In standard Unix fashion you can stuff anything in a path- they're just byte strings. But a lot of programs aren't equipped to deal with this and will often break in spectacular ways. https://dwheeler.com/essays/fixing-unix-linux-filenames.html is a fantastic read on the subject and dives in to not just characters but their positioning, such as dashes at the start of filenames being interpreted as option flags.
The article concludes with these recommendations/conversation starts:
- Forbid/escape ASCII control characters (bytes 1-31 and 127) in filenames, including newline, escape, and tab. I know of no user or program that actually requires this capability. As far as I can tell, this capability exists only to make it hard to write correct software, to ease the job of attackers, and to create interoperability problems. Chuck it.
- Forbid/escape leading “-”. This way, you can always distinguish option flags from filenames, eliminating a host of stupid errors. Nobody in their right mind writes programs that depend on having dash-prefixed files on a Unix system. Even on Windows systems they’re a bad idea, because many programs use “-” instead of “/” to identify options.
- Forbid/escape filenames that aren’t a valid UTF-8 encoding. This way, filenames can always be correctly displayed. Trying to use environment values like LC_ALL (or other LC_* values) or LANG is just a hack that often fails. This will take time, as people slowly transition and minor tool problems get fixed, but I believe that transition is already well underway.

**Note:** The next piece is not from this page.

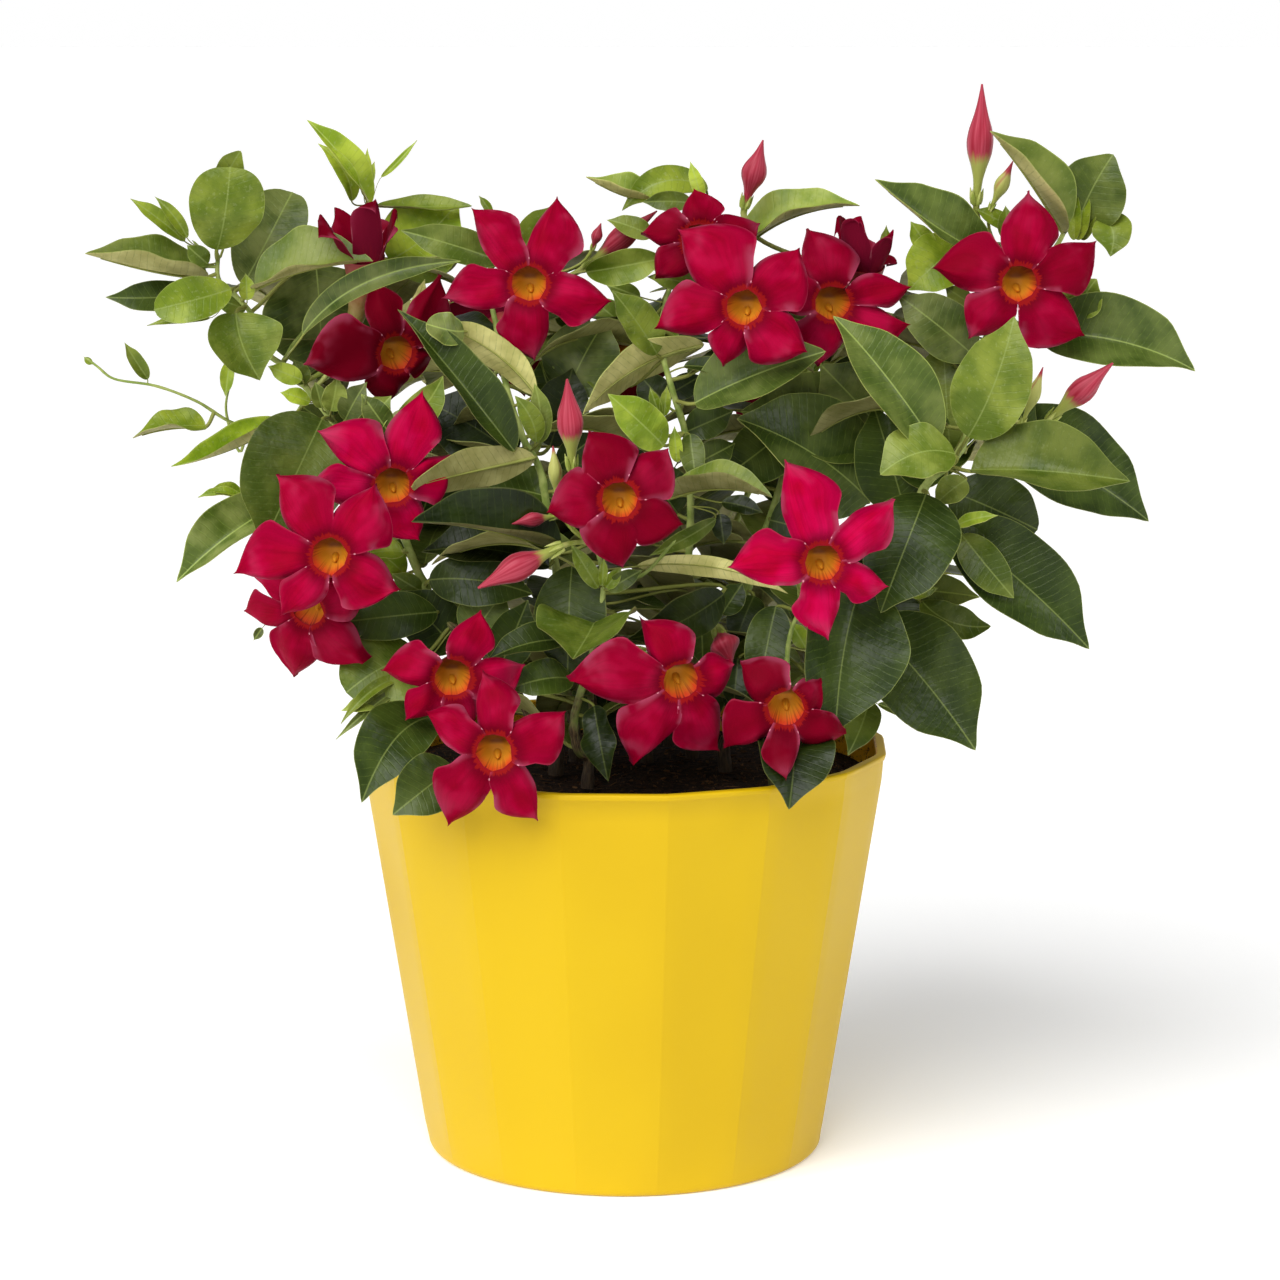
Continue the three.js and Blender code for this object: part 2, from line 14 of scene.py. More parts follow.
import bpy
import numpy as np
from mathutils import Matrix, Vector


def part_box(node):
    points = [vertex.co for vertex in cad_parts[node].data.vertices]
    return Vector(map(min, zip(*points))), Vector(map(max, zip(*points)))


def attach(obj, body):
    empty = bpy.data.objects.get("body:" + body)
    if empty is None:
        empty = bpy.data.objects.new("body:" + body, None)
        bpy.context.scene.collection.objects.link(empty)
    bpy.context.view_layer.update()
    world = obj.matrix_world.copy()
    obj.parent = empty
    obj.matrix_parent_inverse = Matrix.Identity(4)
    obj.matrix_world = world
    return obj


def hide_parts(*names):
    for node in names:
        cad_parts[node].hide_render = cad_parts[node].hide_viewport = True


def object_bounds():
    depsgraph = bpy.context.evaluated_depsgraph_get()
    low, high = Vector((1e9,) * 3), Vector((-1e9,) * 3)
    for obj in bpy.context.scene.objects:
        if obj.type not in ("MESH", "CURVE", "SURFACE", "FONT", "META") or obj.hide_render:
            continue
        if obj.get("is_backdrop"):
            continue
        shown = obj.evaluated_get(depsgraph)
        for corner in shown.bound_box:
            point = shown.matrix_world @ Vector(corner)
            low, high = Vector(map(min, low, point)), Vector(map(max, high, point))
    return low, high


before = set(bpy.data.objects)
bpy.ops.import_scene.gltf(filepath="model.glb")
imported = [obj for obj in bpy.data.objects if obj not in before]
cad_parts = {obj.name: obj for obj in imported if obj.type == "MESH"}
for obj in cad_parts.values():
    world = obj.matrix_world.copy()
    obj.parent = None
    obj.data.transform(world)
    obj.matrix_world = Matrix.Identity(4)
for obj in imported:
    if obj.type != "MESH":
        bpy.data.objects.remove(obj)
CAD_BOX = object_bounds()

log = logging.getLogger("mandevilla")

MM = 0.001
Array = np.ndarray
Material = bpy.types.Material
Socket = bpy.types.NodeSocket
Spot = tuple[float, float, float]
Values = dict[str, Array | float]


# ---- names of the finishes


class Slot(Enum):
    """The record's material slots."""

    POT = "pot_plastic"
    SOIL = "potting_soil"
    VINE = "vine_stem"
    LEAF = "leaf_blade"
    PETAL = "petal"
    BUD = "flower_bud"


class Tissue(Enum):
    """The kinds of leaf: (youth from 0 dark to 1 lime, grey painted sheen from 0 to 1, lightness).
    Lightness scales the colour: below 1 it is painted shade on leaves deep in the plant, above 1
    painted light on lit and glossy ones.
    """

    # Dark leaves darkened by painted shade, for those deep in the plant.
    DEEP = (0.0, 0.0, 0.45)
    DARK = (0.0, 0.1, 0.9)
    # Dark leaves brightened by painted light, with some painted sheen.
    MATURE = (0.1, 0.35, 1.55)
    # In the kinds from here on, the grey is painted sheen, and a lightness above 1 is painted light.
    GREY = (0.1, 0.85, 1.2)
    SILVER = (0.05, 1.0, 1.8)
    RIPE = (0.3, 0.3, 0.95)
    OLIVE = (0.5, 0.55, 1.25)
    PALE = (0.6, 0.75, 1.9)
    YOUNG = (0.72, 0.25, 1.0)
    TENDER = (1.0, 0.05, 1.05)
    LIME = (1.0, 0.1, 1.8)


DEEP, DARK, MATURE, GREY, SILVER, RIPE, OLIVE, PALE, YOUNG, TENDER, LIME = Tissue


# ---- vectors and curves


def unit(vectors: Array) -> Array:
    """The vectors at length one."""
    return vectors / np.linalg.norm(vectors, axis=-1, keepdims=True)


def square_to(vectors: Array, direction: Array) -> Array:
    """The part of each vector that is square to a unit direction, at length one."""
    along = (vectors * direction).sum(-1, keepdims=True)
    return unit(vectors - along * direction)


def smooth(values: Array, low: float, high: float) -> Array:
    """0 below low and 1 above high, with 3t^2 - 2t^3 between them."""
    share = np.clip((np.asarray(values, float) - low) / (high - low), 0, 1)
    return share * share * (3 - 2 * share)


def turned(vectors: Array, axis: Array, angle: Array | float) -> Array:
    """Vectors turned about a unit axis by Rodrigues' formula.

    Args:
        vectors: One vector or rows of them.
        axis: The axis, or one a row.
        angle: Radians, anticlockwise as seen from its tip.

    Returns:
        The turned vectors.
    """
    angle = np.asarray(angle, float)[..., None]
    along = (vectors * axis).sum(-1, keepdims=True) * axis
    aside = np.cross(axis, vectors)
    return along + (vectors - along) * np.cos(angle) + aside * np.sin(angle)


def bezier(poles: Sequence[Array], shares: Array) -> Array:
    """Points on a Bezier curve: the sum of poles times Bernstein weights.

    Args:
        poles: Three or four points.
        shares: Where to read it, from 0 to 1.

    Returns:
        A point a share.
    """
    degree = len(poles) - 1
    order = np.arange(degree + 1)
    counts = np.array([math.comb(degree, int(k)) for k in order])
    t = np.asarray(shares, float)[:, None]
    weights = counts * t**order * (1 - t) ** (degree - order)
    return weights @ np.array(poles)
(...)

- Forbid/escape leading/trailing space characters — at least trailing spaces. Adjacent spaces are somewhat dodgy, too. These confuse users when they happen, with no utility. In particular, filenames that are only space characters are nothing but trouble. Some systems may want to go further and forbid space characters outright, but I doubt that’ll be acceptable everywhere, and with the other approaches these are less necessary. As noted above, an interesting alternative would be quietly convert (in the API) all spaces into unbreakable spaces.
- Forbid/escape “problematic” characters that get specially interpreted by shells, other interpreters (such as perl), and HTML/XML. This is less important, and I would expect this to happen (at most) on specific systems. With the steps above, a lot of programs and statements like “cat ” just work correctly. But funny characters cause troubles for shell scripts and perl, because they need to quote them when typing in commands.. and they often forget to do so. They can also be a cause for trouble when they’re passed down to other programs, especially if they run “exec” and so on. They’re also helpful for web applications, again, because the characters that should be escapes are sometimes not escaped. A short list would be “”, “?”, and “[”; by eliminating those three characters and control characters from filenames, and removing the space character from IFS, you can process filenames in shells without quoting variable references — eliminating a common source of errors. Forbidding/escaping “<” and “>” would eliminate a source of nasty errors for perl programs, web applications, and anyone using HTML or XML. A more stringent list would be “*?:[]"<>|(){}&'!;” (this is Glindra’s “safe” list with ampersand, single-quote, bang, backslash, and semicolon added). This list is probably a little extreme, but let’s try and see. As noted earlier, I’d need to go through a complete analysis of all characters for a final list; for security, you want to identify everything that is permissible, and disallow everything else, but its manifestation can be either way as long as you’ve considered all possible cases. But if this set can be determined locally, based on local requirements, there’s less need to get complete agreement on a list.
- Forbid/escape leading “~” (tilde). Shells specially interpret such filenames. This is definitely low priority.
Forbidding spaces too could be interesting. Using a whitelist might be a good approach, as from the article:
"In the end, you're safer if filenames are limited to the characters that are never misused. In a system where security is at a premium, I can see configuring it to only permit filenames with characters in the set A-Za-z0-9_-, with the additional rule that it must not begin with a dash. These display everywhere, are unambiguous, and this limitation cuts off many attack avenues."
You could implement rich filenames using an xattar, while having the actual filenames be easy to type and parse by programs.